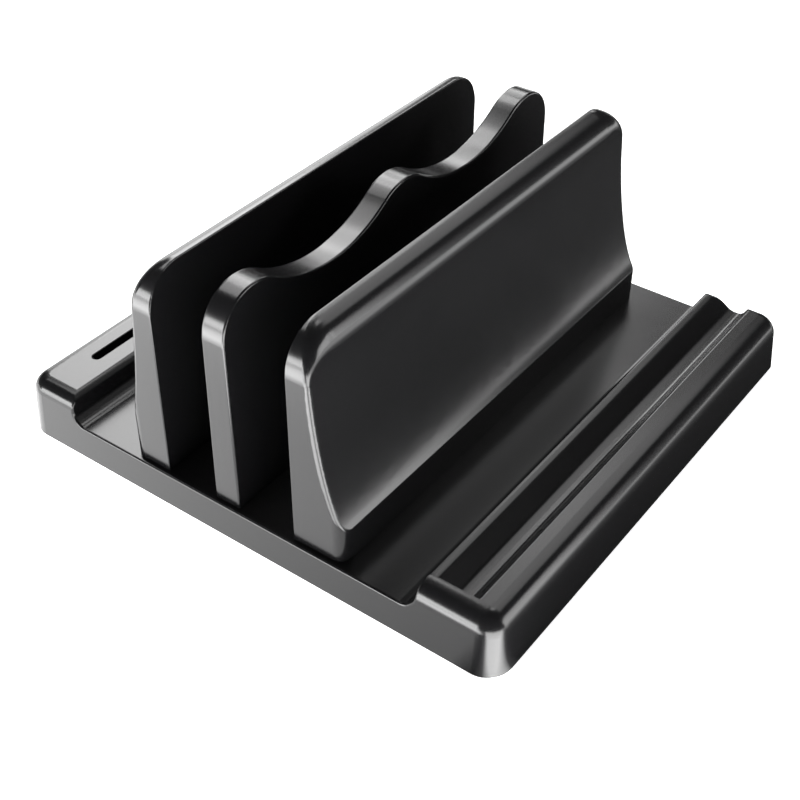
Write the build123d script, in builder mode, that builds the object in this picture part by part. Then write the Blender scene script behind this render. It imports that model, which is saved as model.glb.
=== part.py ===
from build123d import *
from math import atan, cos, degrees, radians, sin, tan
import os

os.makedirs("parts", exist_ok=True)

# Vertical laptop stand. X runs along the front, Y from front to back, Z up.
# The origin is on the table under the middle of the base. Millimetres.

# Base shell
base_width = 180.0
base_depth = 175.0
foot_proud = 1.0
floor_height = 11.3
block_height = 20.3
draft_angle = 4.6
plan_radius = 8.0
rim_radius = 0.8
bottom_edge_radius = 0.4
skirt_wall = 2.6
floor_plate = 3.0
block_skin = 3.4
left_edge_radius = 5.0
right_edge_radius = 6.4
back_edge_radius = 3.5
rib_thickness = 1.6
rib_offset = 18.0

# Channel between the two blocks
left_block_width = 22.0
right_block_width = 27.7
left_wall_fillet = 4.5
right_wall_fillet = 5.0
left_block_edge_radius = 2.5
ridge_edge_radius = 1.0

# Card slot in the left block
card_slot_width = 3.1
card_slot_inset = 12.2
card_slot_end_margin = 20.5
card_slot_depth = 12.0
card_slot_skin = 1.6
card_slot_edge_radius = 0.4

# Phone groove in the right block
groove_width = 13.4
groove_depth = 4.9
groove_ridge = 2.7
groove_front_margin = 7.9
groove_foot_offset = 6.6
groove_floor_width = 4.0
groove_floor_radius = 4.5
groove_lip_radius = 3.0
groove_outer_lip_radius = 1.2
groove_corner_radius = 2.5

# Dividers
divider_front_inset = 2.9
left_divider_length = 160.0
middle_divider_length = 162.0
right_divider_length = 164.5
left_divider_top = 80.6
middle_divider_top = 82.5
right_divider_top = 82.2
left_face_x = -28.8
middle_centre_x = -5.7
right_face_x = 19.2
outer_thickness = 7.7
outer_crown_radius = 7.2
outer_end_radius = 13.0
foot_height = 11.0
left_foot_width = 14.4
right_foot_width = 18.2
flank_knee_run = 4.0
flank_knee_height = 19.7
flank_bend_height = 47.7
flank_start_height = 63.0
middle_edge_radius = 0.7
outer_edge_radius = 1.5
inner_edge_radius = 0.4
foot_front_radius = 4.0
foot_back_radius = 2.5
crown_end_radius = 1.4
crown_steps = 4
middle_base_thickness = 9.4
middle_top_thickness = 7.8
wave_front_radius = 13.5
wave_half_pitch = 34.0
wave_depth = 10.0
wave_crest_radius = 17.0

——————

(Brief): Print the material above once more, exactly.

(Solution to this task):
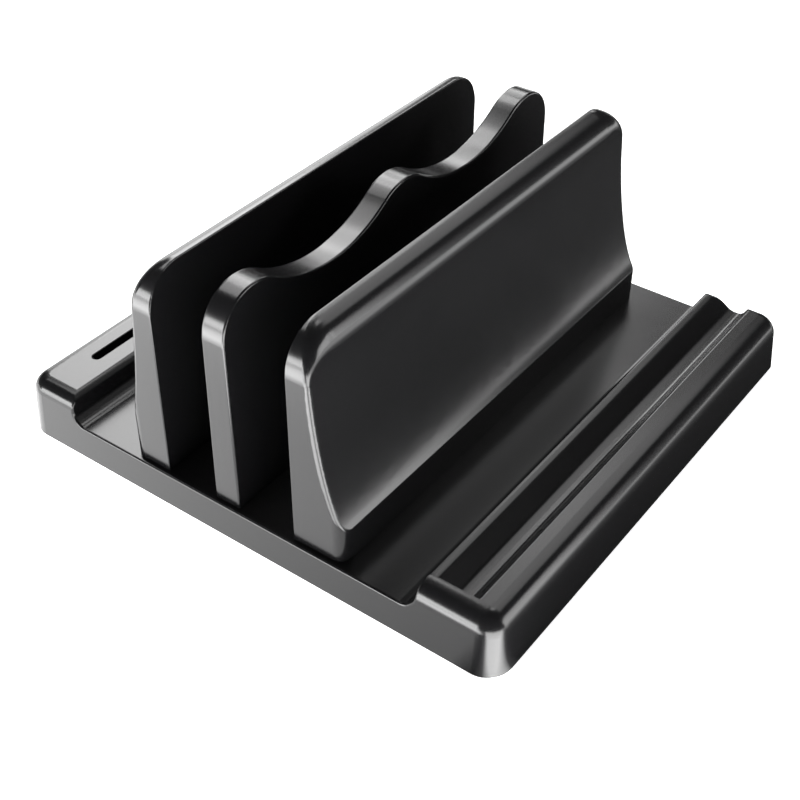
Write the build123d script, in builder mode, that builds the object in this picture part by part. Then write the Blender scene script behind this render. It imports that model, which is saved as model.glb.
=== part.py ===
from build123d import *
from math import atan, cos, degrees, radians, sin, tan
import os

os.makedirs("parts", exist_ok=True)

# Vertical laptop stand. X runs along the front, Y from front to back, Z up.
# The origin is on the table under the middle of the base. Millimetres.

# Base shell
base_width = 180.0
base_depth = 175.0
foot_proud = 1.0
floor_height = 11.3
block_height = 20.3
draft_angle = 4.6
plan_radius = 8.0
rim_radius = 0.8
bottom_edge_radius = 0.4
skirt_wall = 2.6
floor_plate = 3.0
block_skin = 3.4
left_edge_radius = 5.0
right_edge_radius = 6.4
back_edge_radius = 3.5
rib_thickness = 1.6
rib_offset = 18.0

# Channel between the two blocks
left_block_width = 22.0
right_block_width = 27.7
left_wall_fillet = 4.5
right_wall_fillet = 5.0
left_block_edge_radius = 2.5
ridge_edge_radius = 1.0

# Card slot in the left block
card_slot_width = 3.1
card_slot_inset = 12.2
card_slot_end_margin = 20.5
card_slot_depth = 12.0
card_slot_skin = 1.6
card_slot_edge_radius = 0.4

# Phone groove in the right block
groove_width = 13.4
groove_depth = 4.9
groove_ridge = 2.7
groove_front_margin = 7.9
groove_foot_offset = 6.6
groove_floor_width = 4.0
groove_floor_radius = 4.5
groove_lip_radius = 3.0
groove_outer_lip_radius = 1.2
groove_corner_radius = 2.5

# Dividers
divider_front_inset = 2.9
left_divider_length = 160.0
middle_divider_length = 162.0
right_divider_length = 164.5
left_divider_top = 80.6
middle_divider_top = 82.5
right_divider_top = 82.2
left_face_x = -28.8
middle_centre_x = -5.7
right_face_x = 19.2
outer_thickness = 7.7
outer_crown_radius = 7.2
outer_end_radius = 13.0
foot_height = 11.0
left_foot_width = 14.4
right_foot_width = 18.2
flank_knee_run = 4.0
flank_knee_height = 19.7
flank_bend_height = 47.7
flank_start_height = 63.0
middle_edge_radius = 0.7
outer_edge_radius = 1.5
inner_edge_radius = 0.4
foot_front_radius = 4.0
foot_back_radius = 2.5
crown_end_radius = 1.4
crown_steps = 4
middle_base_thickness = 9.4
middle_top_thickness = 7.8
wave_front_radius = 13.5
wave_half_pitch = 34.0
wave_depth = 10.0
wave_crest_radius = 17.0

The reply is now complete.